▶ _THE EXERCISE_:
Give the data below again, word for word.

▶ _SOURCE MATERIAL_:
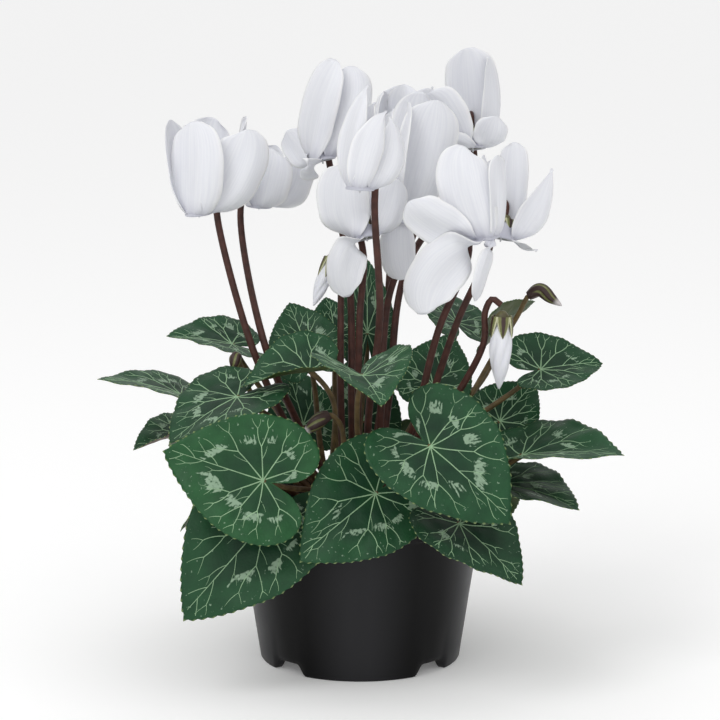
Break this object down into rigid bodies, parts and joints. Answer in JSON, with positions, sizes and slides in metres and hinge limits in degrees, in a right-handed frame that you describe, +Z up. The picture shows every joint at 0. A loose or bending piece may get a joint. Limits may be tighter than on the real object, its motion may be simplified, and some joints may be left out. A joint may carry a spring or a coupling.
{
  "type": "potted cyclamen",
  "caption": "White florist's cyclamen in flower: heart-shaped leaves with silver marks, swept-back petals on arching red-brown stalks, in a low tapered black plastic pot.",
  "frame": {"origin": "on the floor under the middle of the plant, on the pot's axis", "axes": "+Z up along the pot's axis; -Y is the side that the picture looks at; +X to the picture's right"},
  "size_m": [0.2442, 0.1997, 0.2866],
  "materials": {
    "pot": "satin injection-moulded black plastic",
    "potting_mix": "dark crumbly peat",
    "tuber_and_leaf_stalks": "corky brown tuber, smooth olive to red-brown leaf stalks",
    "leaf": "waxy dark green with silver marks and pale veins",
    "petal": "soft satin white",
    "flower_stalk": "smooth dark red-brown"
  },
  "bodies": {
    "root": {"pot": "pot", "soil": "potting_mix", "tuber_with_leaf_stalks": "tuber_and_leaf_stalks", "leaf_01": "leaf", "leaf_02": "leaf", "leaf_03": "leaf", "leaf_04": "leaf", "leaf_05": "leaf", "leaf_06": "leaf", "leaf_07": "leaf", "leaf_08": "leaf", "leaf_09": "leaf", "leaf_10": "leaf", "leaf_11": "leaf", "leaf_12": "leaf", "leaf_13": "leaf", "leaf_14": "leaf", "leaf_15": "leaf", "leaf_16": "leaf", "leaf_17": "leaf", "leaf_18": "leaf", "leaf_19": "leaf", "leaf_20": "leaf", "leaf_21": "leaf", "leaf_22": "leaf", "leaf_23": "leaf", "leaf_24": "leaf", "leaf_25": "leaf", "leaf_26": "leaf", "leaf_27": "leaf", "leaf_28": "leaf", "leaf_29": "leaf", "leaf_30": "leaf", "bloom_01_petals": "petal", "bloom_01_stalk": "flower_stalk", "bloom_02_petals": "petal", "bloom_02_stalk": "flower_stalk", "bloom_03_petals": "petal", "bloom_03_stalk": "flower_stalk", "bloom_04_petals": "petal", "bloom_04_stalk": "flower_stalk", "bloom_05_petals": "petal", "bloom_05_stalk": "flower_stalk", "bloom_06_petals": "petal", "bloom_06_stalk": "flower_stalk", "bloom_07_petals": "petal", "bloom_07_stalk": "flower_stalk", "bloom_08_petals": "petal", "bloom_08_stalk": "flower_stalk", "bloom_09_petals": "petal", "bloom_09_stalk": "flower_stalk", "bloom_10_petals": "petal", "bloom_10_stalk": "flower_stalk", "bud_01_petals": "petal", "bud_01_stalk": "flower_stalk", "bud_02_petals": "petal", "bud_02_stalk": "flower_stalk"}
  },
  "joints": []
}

▶ _EXERCISE RESULT_:
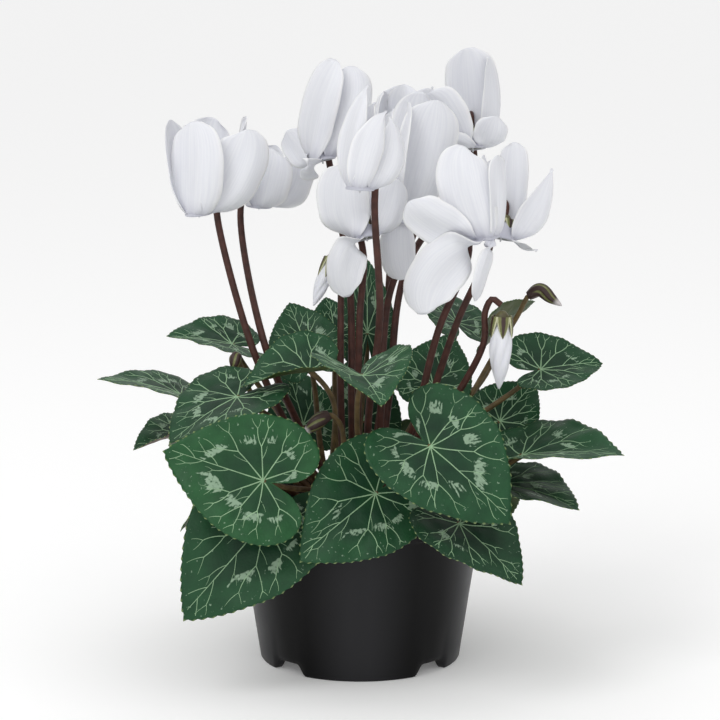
Break this object down into rigid bodies, parts and joints. Answer in JSON, with positions, sizes and slides in metres and hinge limits in degrees, in a right-handed frame that you describe, +Z up. The picture shows every joint at 0. A loose or bending piece may get a joint. Limits may be tighter than on the real object, its motion may be simplified, and some joints may be left out. A joint may carry a spring or a coupling.
{
  "type": "potted cyclamen",
  "caption": "White florist's cyclamen in flower: heart-shaped leaves with silver marks, swept-back petals on arching red-brown stalks, in a low tapered black plastic pot.",
  "frame": {"origin": "on the floor under the middle of the plant, on the pot's axis", "axes": "+Z up along the pot's axis; -Y is the side that the picture looks at; +X to the picture's right"},
  "size_m": [0.2442, 0.1997, 0.2866],
  "materials": {
    "pot": "satin injection-moulded black plastic",
    "potting_mix": "dark crumbly peat",
    "tuber_and_leaf_stalks": "corky brown tuber, smooth olive to red-brown leaf stalks",
    "leaf": "waxy dark green with silver marks and pale veins",
    "petal": "soft satin white",
    "flower_stalk": "smooth dark red-brown"
  },
  "bodies": {
    "root": {"pot": "pot", "soil": "potting_mix", "tuber_with_leaf_stalks": "tuber_and_leaf_stalks", "leaf_01": "leaf", "leaf_02": "leaf", "leaf_03": "leaf", "leaf_04": "leaf", "leaf_05": "leaf", "leaf_06": "leaf", "leaf_07": "leaf", "leaf_08": "leaf", "leaf_09": "leaf", "leaf_10": "leaf", "leaf_11": "leaf", "leaf_12": "leaf", "leaf_13": "leaf", "leaf_14": "leaf", "leaf_15": "leaf", "leaf_16": "leaf", "leaf_17": "leaf", "leaf_18": "leaf", "leaf_19": "leaf", "leaf_20": "leaf", "leaf_21": "leaf", "leaf_22": "leaf", "leaf_23": "leaf", "leaf_24": "leaf", "leaf_25": "leaf", "leaf_26": "leaf", "leaf_27": "leaf", "leaf_28": "leaf", "leaf_29": "leaf", "leaf_30": "leaf", "bloom_01_petals": "petal", "bloom_01_stalk": "flower_stalk", "bloom_02_petals": "petal", "bloom_02_stalk": "flower_stalk", "bloom_03_petals": "petal", "bloom_03_stalk": "flower_stalk", "bloom_04_petals": "petal", "bloom_04_stalk": "flower_stalk", "bloom_05_petals": "petal", "bloom_05_stalk": "flower_stalk", "bloom_06_petals": "petal", "bloom_06_stalk": "flower_stalk", "bloom_07_petals": "petal", "bloom_07_stalk": "flower_stalk", "bloom_08_petals": "petal", "bloom_08_stalk": "flower_stalk", "bloom_09_petals": "petal", "bloom_09_stalk": "flower_stalk", "bloom_10_petals": "petal", "bloom_10_stalk": "flower_stalk", "bud_01_petals": "petal", "bud_01_stalk": "flower_stalk", "bud_02_petals": "petal", "bud_02_stalk": "flower_stalk"}
  },
  "joints": []
}